К востоку от полночи - стр. 31
Поэтому Чумаков, не торопясь, удобно устроившись за столом, прихлебывал чай и заполнял истории болезней – дело прежде всего, и причина веская, не бездельничает же он, а работает. Ручейки разговоров обтекали его, коллеги беседовали между делом о том и об этом, каждый спешил высказаться на затронутую тему, не дослушав до конца собеседника, у каждого находились аналогичные истории и сходные случаи, короче – шла обычная беседа, где любому интересно лишь то, что говорит он, а монологи собеседника используются для передышки и придумывания очередной реплики. Чумаков редко вступал в эти беседы, это поначалу он искренне верил, что они служат для общения и обмена мыслями. Раньше он смело вторгался в разговор, терпеливо выслушивал чужие монологи, страстно отстаивал свою точку зрения, ожидая, что с ним начнут спорить, но разговор постепенно умирал, и Чумаков начинал понимать, что говорит он один, а остальным неинтересно, скучно и даже неловко вникать в чумаковские проблемы. Он злился и был недалек от того, чтобы считать своих коллег ограниченными людьми, интересующимися только спортом, тряпками, материальными благами и прочей ерундой, в душе своей обзывал их бездуховными, и некий оттенок исключительности и превосходства начинал звучать в его голосе, но прошли годы: Чумаков стал мудрее и понял, что разговор разговору рознь.
Есть просто потребность в эмоциональных контактах, и беседа в таком случае сводится к неписанному ритуалу, где каждый получает то, в чем он нуждается – не молчит же, как сыч на суку, а общается, обменивается мнениями, рассказывает о своей жизни то, что считает нужным рассказать, приличия соблюдены, контакт осуществлен, а для глубинного и наболевшего существует узкий круг близких людей, перед которыми не стыдно обнажать страдающую душу.
Что каждый человек страдает по-своему, Чумаков понял давно. Даже сытый и самодовольный мучается от мысли, что может лишиться и сытости, и покоя. А сколько потерь, разочарований и обманутых надежд…

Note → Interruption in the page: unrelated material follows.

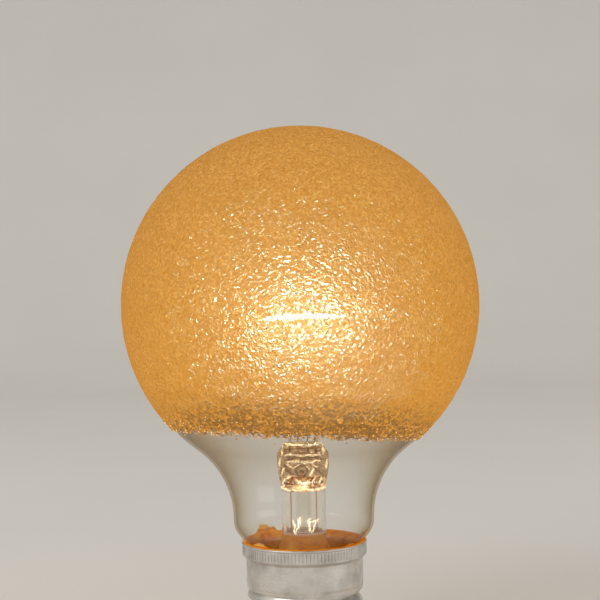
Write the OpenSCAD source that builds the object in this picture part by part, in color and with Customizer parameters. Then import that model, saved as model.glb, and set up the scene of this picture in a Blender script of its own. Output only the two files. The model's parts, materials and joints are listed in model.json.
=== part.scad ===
// Incandescent globe bulb with a granular coat, a clear neck and a screw cap.
// Millimetres. The axis is Z, and the centre contact's lowest point is at the origin.
// X runs along the filament.

/* [Globe] */
// Outside diameter of the blown globe
globe_d = 80; // [72:1:95]
// Thickness of the blown glass
glass_wall = 0.5; // [0.4:0.05:0.7]
// Thickness of the granular coat
coat_thickness = 0.3; // [0.2:0.05:0.5]
// Clear glass between the coat's lowest point and the start of the neck's curve, up the axis
coat_margin = 0.3; // [0.3:0.1:3]
// Tilt of the coat's edge, higher towards the viewer
coat_tilt = 4; // [0:0.5:6]
// Tilt of the coat's edge, lower on the viewer's right
coat_lean = 3; // [0:0.5:6]

/* [Neck] */
// Outside diameter of the neck at its straight stretch
neck_d = 31.8; // [30.6:0.2:35]
// Drop from the globe's lowest point to the end of the neck's hollow curve
shoulder_gap = 8; // [5:0.5:14]
// Length of the neck's straight stretch
neck_straight = 0.5; // [0.2:0.1:3]
// Radius of the rounded turn from the neck towards the cap
neck_turn_r = 4.9; // [3.6:0.1:6]
// Angle of that turn, from the axis
neck_turn_angle = 40; // [34:1:46]
// Radius of the turn from the taper to the sealed end
seal_turn_r = 3; // [1.6:0.1:3.2]

/* [Stem] */
// Outside diameter of the stem tube
stem_d = 10; // [9.4:0.2:12]
// Wall of the stem tube and of its flare
stem_wall = 0.8; // [0.6:0.05:0.9]
// Height of the press's top above the sealed end
stem_height = 27.6; // [24:0.2:34]
// Width of the press where it bulges most
press_w = 11.8; // [11:0.2:13]
// Thickness of the press where it bulges most
press_t = 3.8; // [3.6:0.1:4.6]
// Width of the press at its top
press_top_w = 9; // [8.4:0.2:10.4]
// Height of the press
press_h = 10.6; // [9.8:0.2:12]
// Outside diameter of the exhaust tube
exhaust_d = 3.4; // [2.8:0.1:3.8]
// Wall of the exhaust tube
exhaust_wall = 0.6; // [0.4:0.05:0.7]

/* [Filament and wires] */
// Distance between the leads' hooks
filament_span = 20.4; // [16:0.2:26]
// Outside diameter of the coil
coil_d = 1.2; // [0.9:0.05:1.5]
// Diameter of the coiled wire
coil_wire_d = 0.3; // [0.2:0.02:0.36]
// Turns of the coil
coil_turns = 22; // [14:1:26]
// Depth of the filament's ends below the globe's centre
filament_drop = 3; // [0:0.2:8]
// Upward bow of the filament's middle
filament_bow = 0.6; // [0:0.1:1.2]
// How much lower the left end hangs than the right
filament_tilt = 0.4; // [0:0.1:1]
// Diameter of the inner leads
lead_d = 0.6; // [0.4:0.05:0.7]
// Distance between the leads in the press
lead_spread = 5.8; // [5.4:0.1:6]
// Diameter of the seal wires, the outer leads and the fuse link
outer_lead_d = 0.3; // [0.2:0.02:0.34]
// Diameter of the support wires
support_d = 0.3; // [0.2:0.02:0.4]
// Distance between the support wires in the press
support_spread = 2.2; // [1.6:0.1:2.6]
// Distance between the support wires' loops
support_reach = 7.2; // [5:0.2:9]

/* [Cap] */
// Diameter over the thread's crests
thread_d = 26.2; // [26:0.05:26.3]
// Depth of the thread, crest to root
thread_depth = 1.1; // [0.9:0.05:1.2]
// Rise of the thread in one turn
thread_pitch = 3.629; // [3.2:0.001:4]
// Height of the threaded zone, up to the plain skirt
thread_len = 13.6; // [12:0.2:16]
// Diameter of the plain skirt above the thread
skirt_d = 26.4; // [26.35:0.05:26.6]
// Height of the plain skirt
skirt_len = 3.6; // [3:0.1:5]
// Height of the cone between the skirt and the ribbed band
shoulder_len = 0.8; // [0.6:0.1:1.4]
// Diameter of the ribbed band, between its ribs
band_d = 27.9; // [27.7:0.05:28]
// Height of the ribbed band
band_len = 2.4; // [2:0.1:3.4]
// Ribs round the band
rib_count = 108; // [72:4:120]
// Height of the ribs
rib_depth = 0.15; // [0.08:0.01:0.2]
// Diameter of the rim
rim_d = 28.4; // [28.3:0.05:28.8]
// Height of the rim
rim_len = 0.6; // [0.5:0.05:0.9]
// Thickness of the shell
shell_wall = 0.3; // [0.24:0.01:0.34]
// Diameter of the shell's lower edge
nose_d = 20.8; // [19.6:0.2:21.2]
// Height over which the shell's lower end widens to the thread
nose_len = 3.85; // [3.4:0.05:5]

/* [Centre contact] */
// Height of the solder dome
solder_rise = 1; // [0.6:0.1:1.4]
// Diameter of the solder dome
solder_d = 4.4; // [3.4:0.1:5]
// Diameter of the contact plate
plate_d = 10.4; // [9:0.2:11.4]
// Thickness of the contact plate
plate_t = 0.4; // [0.3:0.05:0.6]
// Drop from the shell's lower edge to the contact plate's lower face
insulator_drop = 4; // [3.2:0.1:5]
// Height of the insulating glass inside the shell
insulator_seat = 1.5; // [1.2:0.1:1.7]
// Diameter of the insulator's face round the contact plate
insulator_face_d = 12; // [11.6:0.2:13.4]
// Diameter of the eyelet's hole
eyelet_d = 1.9; // [1.5:0.1:2.4]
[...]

Столкнувшись вплотную с медициной, Чумаков близко соприкоснулся с еще одной гранью страдания – болью, болезнью, со стремлением избавиться от них. Да и сам, шагнув на пятый десяток, не сумел избежать двух-трех хвороб, пока еще не слишком серьезных, но твердо обещающих невеселую старость. Избавить человека от боли, страдания, от одиночества и несправедливости – высокие цели, красивые слова, но Чумаков искренне верил им, впрочем, никогда не говоря об этом вслух. И если бы его спросили, нравится ли ему работа и находит ли он высший смысл в своем врачевании, он бы поморщился, пожал плечами и ответил что-нибудь вроде: «Обычная работенка. Непыльная».